185.7 Hz → 484.5 Hz. Ratio: 2.6087. Expected φ²: 2.6180. The golden ratio squared, from ice.

0.90%
φ match

263.8 Hz → 430.7 Hz. Ratio: 1.6327. Expected φ: 1.6180. The golden ratio itself, within one percent.

0.04%
Fibonacci hit · F(14)

376.83 Hz. The 14th Fibonacci number is 377. The ice hits it at four hundredths of one percent deviation.

440 Hz vs 432 Hz vs 436 Hz

We tested all 30 resonant peaks against three tuning systems — concert pitch (440 Hz), the Verdi/natural standard (432 Hz), and Baroque pitch (436 Hz) — measuring how many peaks fall within 50 cents of each system’s harmonic series.

Tuning System Reference A Close Matches (<50¢) Avg Deviation Verdict
Concert Pitch 440 Hz 7 / 30 210.6 cents Not privileged
Verdi / Natural 432 Hz 5 / 30 210.3 cents Not privileged
Baroque 436 Hz 4 / 30 209.5 cents Not privileged
0
Peaks at 440 Hz

440 Hz is not a resonant frequency of the ice. The nearest peaks are 430.7 Hz and 452.2 Hz. The ice skips 440 entirely.

0
Peaks at 432 Hz

432 Hz is also not a resonant frequency. The same nearest peaks bracket it: 430.7 and 452.2. No special relationship.

10/12
Harmonic series fit

Best-fit fundamental: 20.0 Hz. Ten of twelve strongest peaks fit integer multiples. The ice has its own key — and it isn’t A.

Neither 440 Hz nor 432 Hz is “nature’s frequency.” Nature doesn’t tune to A. It tunes to itself — and the result is just intonation, not any particular reference pitch.

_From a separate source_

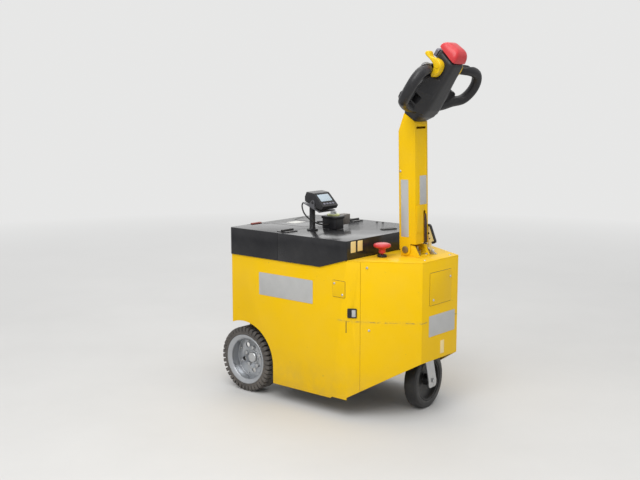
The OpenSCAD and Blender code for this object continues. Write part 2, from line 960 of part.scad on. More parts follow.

Music Theory Didn’t Invent Intervals

A frozen lake in Siberia produces perfect fifths, exact minor thirds, and Fibonacci frequencies without any awareness of Pythagoras, Verdi, or ISO standards. The harmonic series emerges from Euler-Bernoulli beam modes — the physics of a vibrating plate.

Just intonation — the system of pure frequency ratios (3:2, 5:4, 6:5) — is not a human invention. It is a physical law. Wherever matter vibrates, these ratios appear. Music theory didn’t create them. It discovered them.

THE ICE EQUATION
Vibrating matter → harmonic series → just intonation
No instrument builder. No tuning fork. No culture. Just physics.
The debate was never 440 vs 432.
The question is: why did we stop listening to the intervals?